标准Q-Learning存在最大值偏差问题。Double Q-Learning使用两个独立的Q表来缓解这个问题:

代码语言:javascript
复制
class DoubleQLearningAgent:
    def __init__(self, state_space_size, action_space_size, learning_rate=0.1,
                 discount_factor=0.9, epsilon=1.0, epsilon_decay=0.995,
                 epsilon_min=0.01):
        self.state_space_size = state_space_size
        self.action_space_size = action_space_size
        self.learning_rate = learning_rate
        self.discount_factor = discount_factor
        self.epsilon = epsilon
        self.epsilon_decay = epsilon_decay
        self.epsilon_min = epsilon_min

        # 初始化两个Q表
        self.q_table_a = np.zeros((state_space_size, action_space_size))
        self.q_table_b = np.zeros((state_space_size, action_space_size))

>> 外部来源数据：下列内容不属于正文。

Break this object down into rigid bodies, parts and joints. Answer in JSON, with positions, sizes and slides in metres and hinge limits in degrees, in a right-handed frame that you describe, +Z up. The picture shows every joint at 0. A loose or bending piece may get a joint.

    def choose_action(self, state, training=True):
        """使用ε-贪心策略选择动作"""
        if training and random.random() < self.epsilon:
            return random.choice(range(self.action_space_size))
        else:
            # 使用两个Q表的平均值
            avg_q = (self.q_table_a[state] + self.q_table_b[state]) / 2
            return np.argmax(avg_q)

    def learn(self, state, action, reward, next_state, done):
        """更新Q表"""
        if random.random() < 0.5:
            # 更新表A
            current_q = self.q_table_a[state, action]
            best_action = np.argmax(self.q_table_a[next_state])
            max_next_q = self.q_table_b[next_state, best_action]
        else:
            # 更新表B
            current_q = self.q_table_b[state, action]
            best_action = np.argmax(self.q_table_b[next_state])
            max_next_q = self.q_table_a[next_state, best_action]

        if done:
            max_next_q = 0

        new_q = current_q + self.learning_rate * \
                (reward + self.discount_factor * max_next_q - current_q)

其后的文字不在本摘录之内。